Cássio não concluiu o terceiro mandato por ter se desincompatibilizado, em 2002, para concorrer ao governo do Estado, saindo vitorioso no embate com Roberto Paulino, do PMDB. Assumiu a titularidade a vice Cozete Barbosa, egressa do Partido dos Trabalhadores, que foi cooptada por Cunha Lima para a sua chapa, em aliança que teve as bênçãos do líder maior do PT no plano nacional, Luiz Inácio Lula da Silva. A gestão de Cozete não foi necessariamente pródiga – e, a exemplo de Luíza Erundina, a paraibana que se elegeu prefeita de São Paulo, ela enfrentou sabotagem de grupos do próprio PT que ambicionavam ter hegemonia no controle da administração campinense. Ironia da história, Cássio se converteria, mais tarde, num dos mais ferrenhos adversários do PT, tendo feito oposição radical às gestões Lula-Dilma quando senador da República pelo PSDB.
Tucanos de fina plumagem, naturalmente, sonham com candidaturas de Cícero e de Cássio em João Pessoa e em Campina Grande em 2020. Não se descarta que a pressão evolua a um ponto em que eles não tenham outra alternativa senão aceitar as convocações. Mas, de caso pensado, a hipótese não passa pelas cabeças de ambos. Cássio, por ter sido derrotado no ano passado, é quem mais somatiza os reflexos do revés. Tem suas razões para tanto. Afinal, todas as pesquisas iniciais que foram lançadas à praça apontavam sua candidatura disparada, o que criou a expectativa de que fosse uma das mais pacíficas reeleições da história política paraibana. Os búzios, no entanto, foram impiedosos com Cássio. Ele ficou praticamente no quarto lugar, atrás de nomes como Veneziano Vital do Rêgo, Daniella Ribeiro e até Luiz Couto, do PT, que foi impulsionado pelo então governador Ricardo Coutinho, que se obstinou em contribuir para cravar mais um revés na biografia do antigo aliado de 2010.

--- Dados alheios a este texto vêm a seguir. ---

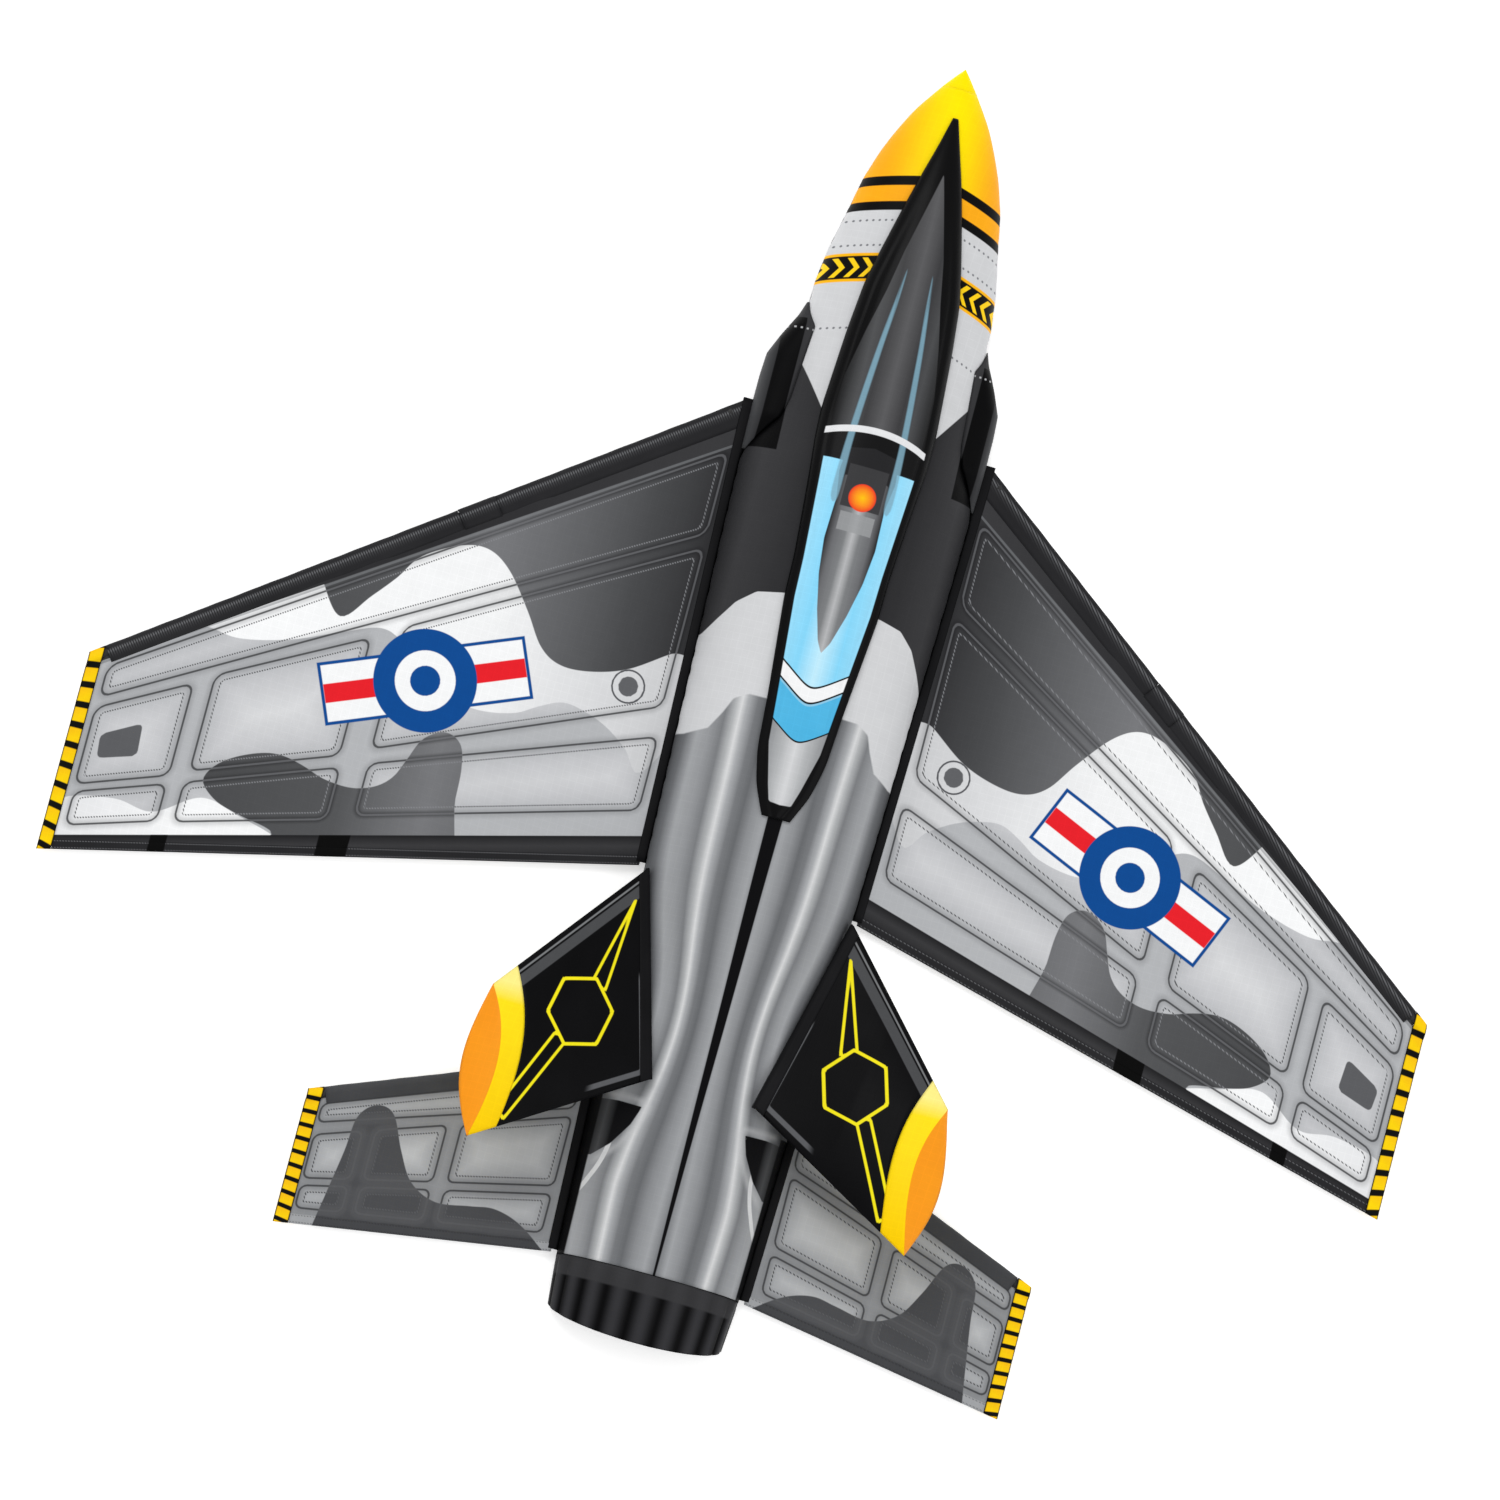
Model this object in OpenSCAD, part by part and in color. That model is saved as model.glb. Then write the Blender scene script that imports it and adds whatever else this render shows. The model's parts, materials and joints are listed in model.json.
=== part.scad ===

Cícero, pelo próprio perfil, aparenta mais resignação do que Cássio aos infortúnios da sorte. Enfrentou com estoicismo o moedor de carne da Operação Confraria, uma ópera que parecia interminável. Chegou a tentar retemperar energias fazendo a caminhada mística por Santiago de Compostella, mas levou tempo demais para ver sua imagem restaurada do ponto de vista ético e moral. Cunha Lima, após a cassação como governador em fevereiro de 2009, não deixou de desabafar que havia sido vítima do “maior erro” da história do Judiciário brasileiro. Em pouco tempo encontrou motivação para voltar à liça, e após temporada nos Estados Unidos, em auto-exílio, foi candidato a senador em 2010, protagonizando guinada espetacular ao se aliar a Ricardo Coutinho. Saiu das urnas com cerca de hum milhão de votos, o que pacificou seu espírito. Em 2014, anotou na biografia a pecha da derrota, deixando escapulir o governo que se manteve nas mãos de Ricardo. O revés ao Senado no ano passado deixou Cássio, inequivocamente, com a pulga atrás da orelha, daí a sua resistência em assumir projeto de candidatura à sucessão de Romero Rodrigues. Contra todas as evidências, essa é uma aposta que muitos ainda pagam para ver.